LR: Actually almost all of the instrumentation on this album was played by Daniel Garcia. I may have written original parts by fiddling around on the keyboard, guitar or kalimba but Daniel ended up playing most of them in the end. We didn’t necessarily learn new instruments, but there certainly were new sounds introduced. For instance the drum on Confessions was a West African drum which i don’t think either of us had played before but we figured it out easily. Heart Machine was very different in that any of the live instrumentation was me playing them. I sculpted out most of the songs on my own and then brought them to David Earl to produce them together. On WE.ANIMALS. it was really a joint effort with Daniel Garcia on creating those soundscapes together.
SFC: This one’s not really a question, more of an observation: When I listened back to your first album Heart Machine, after hearing your descriptions of the differences, I was surprised to hear just as much of that dark underbelly musically. I often say that we don’t really change much through our lives, we just get better at expressing who we are. This seems really true between these two albums. HM is great – the critics agree – and it also is apparent that WE.ANIMALS. is a more mature sound. You are expressing this fundamental musical self with more nuance and craft, as well as a new alignment with your cause: opening our eyes to the brutality we perpetuate with our indifference (specifically regarding animals). There’s a power in that complete expression that blasts out of W.A. in a way that HM only hinted. Great work.

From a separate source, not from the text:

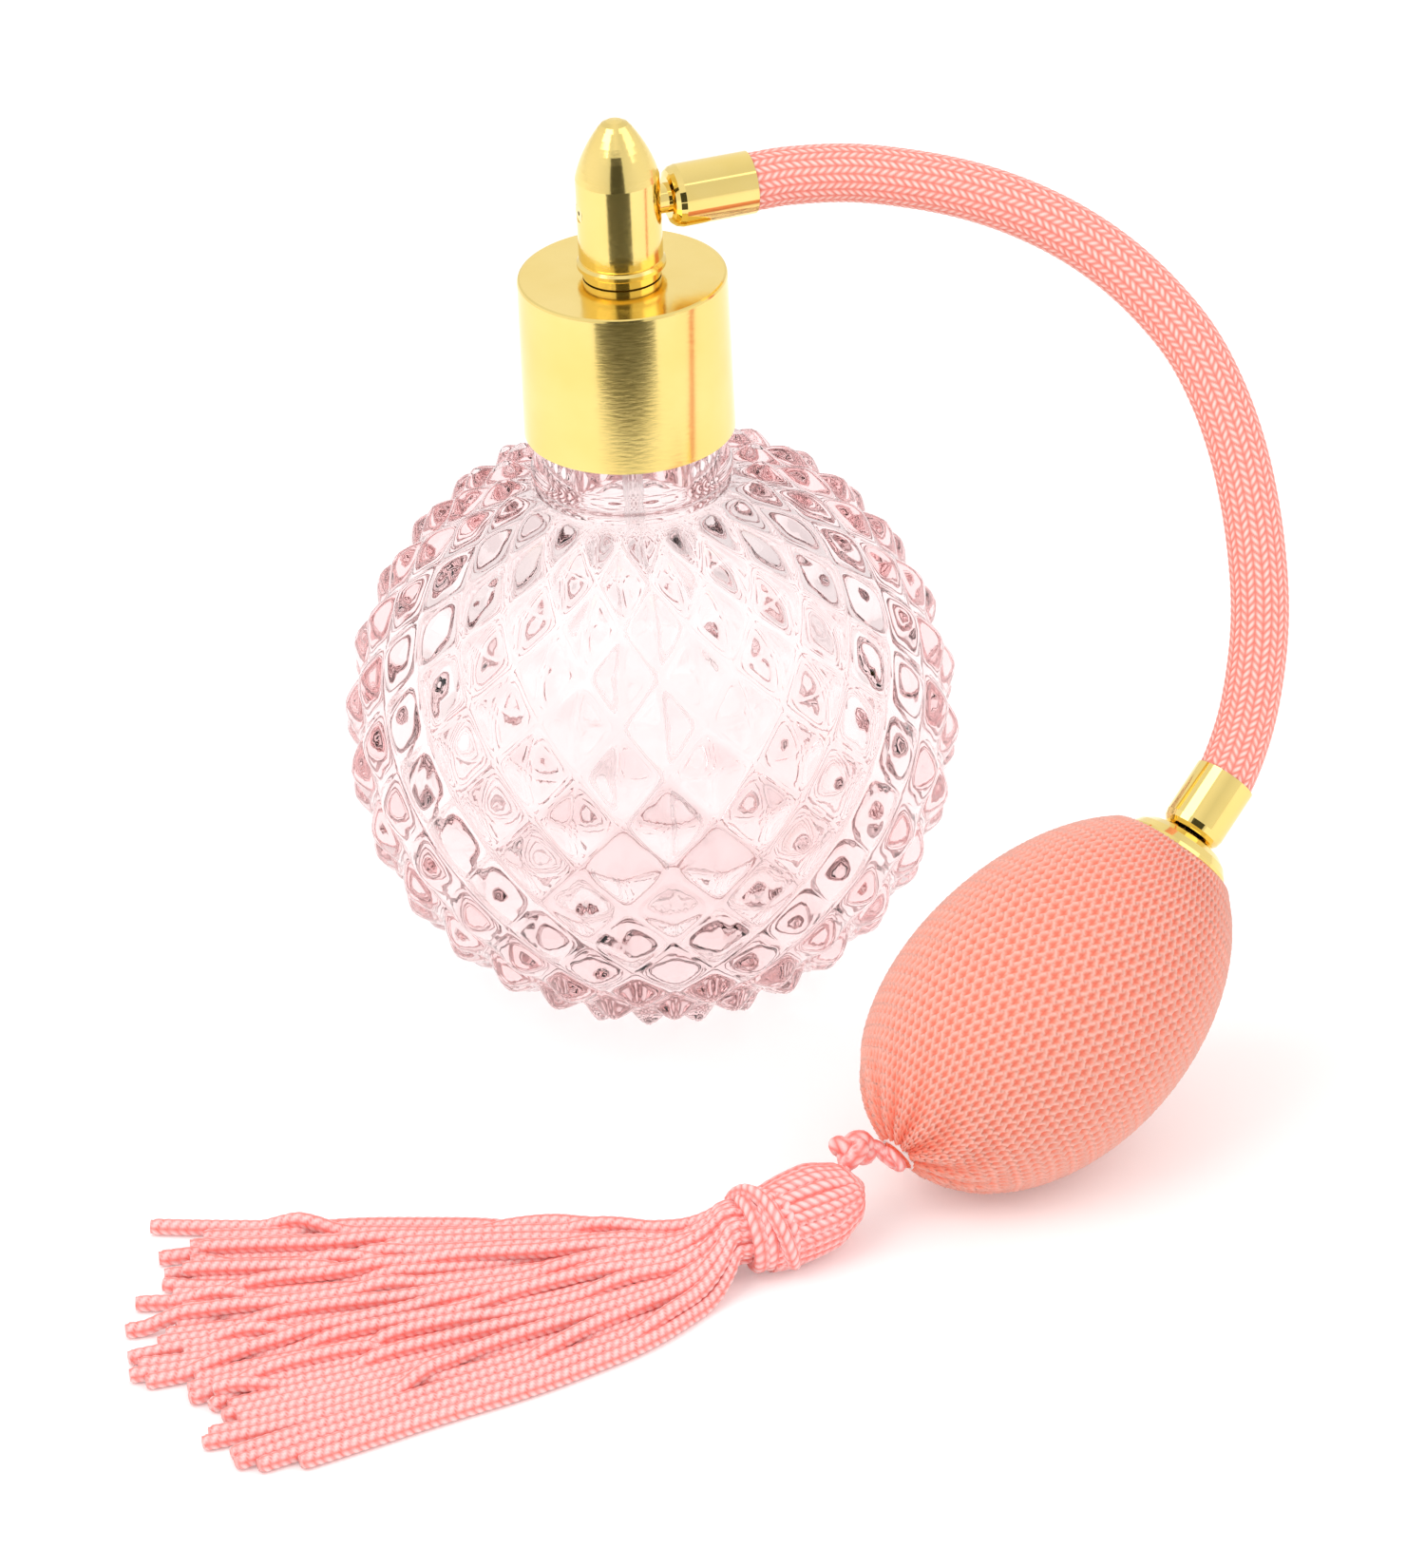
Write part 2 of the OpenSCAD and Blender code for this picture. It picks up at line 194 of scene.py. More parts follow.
def tube(name, path, radius, around, material, relief=None, depth=0.0, bore=None, bore_rows=24):
    """A cord along path, solid or with a bore. relief, 0 to 1, raises its surface by depth and sets the painted
    shade and highlight of its yarn.
    """
    t, x, y = frames_along(path)
    rows = len(path)
    angle = 2 * math.pi * np.arange(around) / around
    r = np.broadcast_to(np.asarray(radius, float).reshape(-1, 1), (rows, around)).copy()
    if relief is not None:
        r -= depth * (1 - relief)
    spokes = np.cos(angle)[None, :, None] * x[:, None, :] + np.sin(angle)[None, :, None] * y[:, None, :]
    points = [(path[:, None, :] + r[:, :, None] * spokes).reshape(-1, 3)]
    faces = grid_faces(rows, around)
    height = [np.ones((rows, around)) if relief is None else relief]
    if bore is None:
        points += [path[:1], path[-1:]]
        height += [height[0][0].mean(), height[0][-1].mean()]
        faces += fan(0, around, rows * around) + fan((rows - 1) * around, around, rows * around + 1, flip=True)
    else:
        pick = np.linspace(rows - 1, 0, bore_rows).astype(int)
        points.append((path[pick][:, None, :] + bore * spokes[pick]).reshape(-1, 3))
        # The bore takes a dark yarn colour: painted shade inside it.
        height.append(np.full((bore_rows, around), 0.3))
        faces += grid_faces(bore_rows + 1, around, (rows - 1) * around)
        last = (rows + bore_rows - 1) * around
        faces += [(last + k, last + (k + 1) % around, (k + 1) % around, k) for k in range(around)]
    height = np.concatenate([np.ravel(h) for h in height])
    return make_mesh(name, np.concatenate(points), faces, material, height)


def braid(rows, around, length, columns, pitch, slant=1.0):
    """Height of a braid's surface: columns of stitches that lean left and right in turn, pitch long."""
    u = (np.arange(around) / around * columns)[None, :]
    s = np.linspace(0, length, rows)[:, None]
    column = np.floor(u)
    x = u - column - 0.5
    lean = np.where(column % 2 == 0, slant, -slant)
    w = s / pitch + lean * x
    f = w - np.floor(w) - 0.5
    edge = 0.25 + 0.75 * np.clip(1 - (2 * np.abs(x)) ** 2.4, 0, 1)
    stitch = np.clip(1 - (2 * np.abs(f)) ** 1.8, 0, 1)
    return edge * (0.12 + 0.88 * stitch)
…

LR: Mmmm thankyou soooo much for those observations. Yes I think you’re very right. I was in a very different place emotionally when I wrote Heart Machine… it was alot more personal where as WE.ANIMALS. is alot more outwards- about the world “out there”… and you’re right also- I have matured and grown alot between the two albums! Thank goodness for evolution 🙂 I’m so curious to see where I go next!
Lila plays a short set at The Chapel next Friday, and returns from tour November 21st to let loose at The Starline in Oakland.